The launch carried out by Arianespace and its Starsem affiliate was the first fully commercial flight from Russia’s new Vostochny cosmodrome, Russia’s Roscosmos space corporation said.

“The Soyuz-2.1b launch vehicle together with a Fregat booster and 36 @OneWeb communication satellites lifted off from the #Vostochny cosmodrome,” it tweeted.

The launch will expand OneWeb’s number of in-orbit satellites to 110, part of a low earth orbit fleet of 648 designed to establish a high-speed, low-latency global connectivity, the satellite operator said.

The launch should put it on track to offer commercial services in Britain, as well as around much of the circumpolar Arctic, including in Alaska, Northern Europe, Greenland, Iceland and Canada in 2021, it added in a statement ahead of the launch.

[British satellite firm OneWeb emerges from bankruptcy]
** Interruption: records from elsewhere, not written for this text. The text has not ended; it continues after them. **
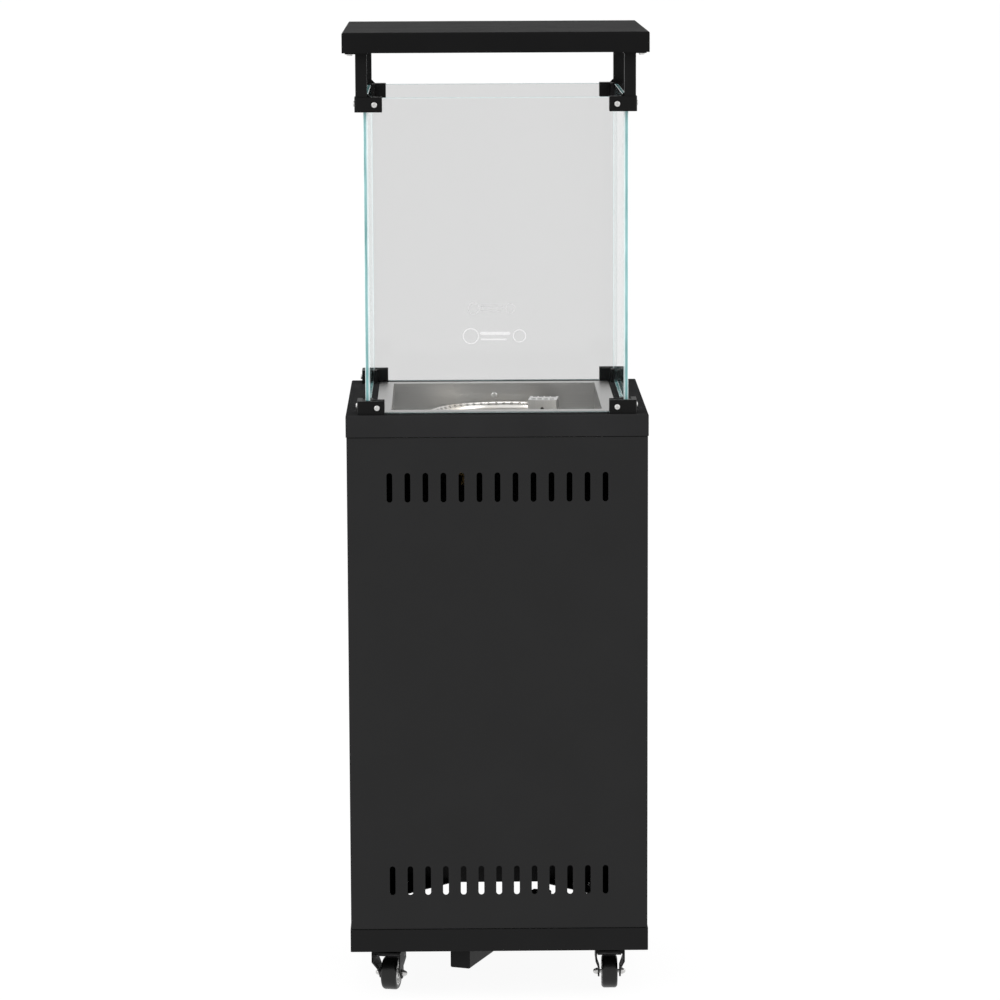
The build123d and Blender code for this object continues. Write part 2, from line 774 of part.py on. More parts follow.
def angle_piece(outer, thickness, leg_end, z_low, z_high):
    """An L-shaped block round the +X +Y corner, with its outer edge rounded."""
    body = block(leg_end, outer, leg_end, outer, z_low, z_high)
    edge = body.edges().filter_by(Axis.Z).sort_by_distance((outer, outer, (z_low + z_high) / 2))[0]
    body = fillet(edge, min(4, thickness - 1))
    inner = outer - thickness
    return body - block(leg_end - 1, inner, leg_end - 1, inner, z_low - 1, z_high + 1)


def clamp(z_low, z_high, web_low):
    """A corner clamp: an angle wall, a thin web over or under the glass, and two screw holes."""
    leg_end = clamp_outer - clamp_leg
    body = angle_piece(clamp_outer, clamp_wall, leg_end, z_low, z_high)
    reach = clamp_outer - jaw_outer + jaw_thickness
    body += angle_piece(clamp_outer, reach, leg_end, web_low, web_low + 1)
    z = (z_low + z_high) / 2
    along = clamp_outer - clamp_screw_offset
    body -= rod_along_y(2.1, along, clamp_outer - 10, clamp_outer + 2, z)
    return body - rod_along_x(2.1, clamp_outer - 10, clamp_outer + 2, along, z)


def lower_clamps():
    """The clamps at the foot of the glass."""
    made = clamp(lid_top, lower_clamp_top, lid_top)
    return group(at_corner(made, side) for side in corners.values())


def upper_clamps():
    """The clamps at the head of the glass."""
    made = clamp(upper_clamp_bottom, upper_clamp_top, glass_top)
    return group(at_corner(made, side) for side in corners.values())


def inner_jaws():
    """The angle pieces inside the glass, one at each clamp."""
    leg_end = clamp_outer - clamp_leg
    lower = angle_piece(jaw_outer, jaw_thickness, leg_end, glass_bottom, lower_clamp_top)
    upper = angle_piece(jaw_outer, jaw_thickness, leg_end, upper_clamp_bottom, glass_top)
    return group(at_corner(jaw, side) for jaw in (lower, upper) for side in corners.values())


def glass_pads():
    """Rubber pads between the clamp walls and the glass."""
    pads = []
    inner = glass_outer
    outer = clamp_outer - clamp_wall
    for z_low, z_high in clamp_levels:
        for side in corners.values():
            along_x = block(151, 171, inner, outer, z_low + 1.5, z_high - 1.5)
            along_y = block(inner, outer, 151, 171, z_low + 1.5, z_high - 1.5)
            pads += [at_corner(along_x, side), at_corner(along_y, side)]
    return group(pads)


def clamp_screws():
    """Pan-head screws that press the pads on to the glass."""
    screws = []
    along = clamp_outer - clamp_screw_offset
    inner = clamp_outer - clamp_wall
    for z_low, z_high in clamp_levels:
        z = (z_low + z_high) / 2
        facing_y = rod_along_y(2, along, inner, clamp_outer, z)
        facing_y += rod_along_y(3.8, along, clamp_outer, clamp_outer + 2.2, z)
        facing_x = rod_along_x(2, inner, clamp_outer, along, z)
        facing_x += rod_along_x(3.8, clamp_outer, clamp_outer + 2.2, along, z)
        for side in corners.values():
            screws += [at_corner(facing_y, side), at_corner(facing_x, side)]
    return group(screws)


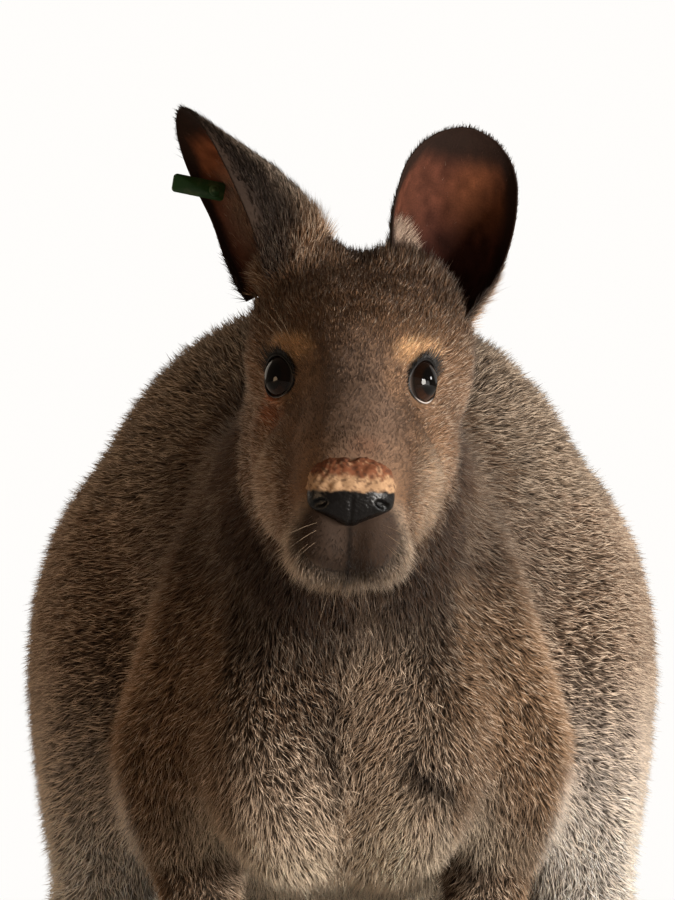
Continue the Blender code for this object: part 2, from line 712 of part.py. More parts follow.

OneWeb said last month it had emerged from Chapter 11 bankruptcy protection with $1 billion in equity investment from a consortium of the U.K. government and India’s Bharti Enterprises, the new owners of the U.K.-based company.

OneWeb, founded in 2014 by entrepreneur Greg Wyler, planned to launch 650 satellites into low earth orbit to provide universal internet but became locked in a constant struggle to raise funds.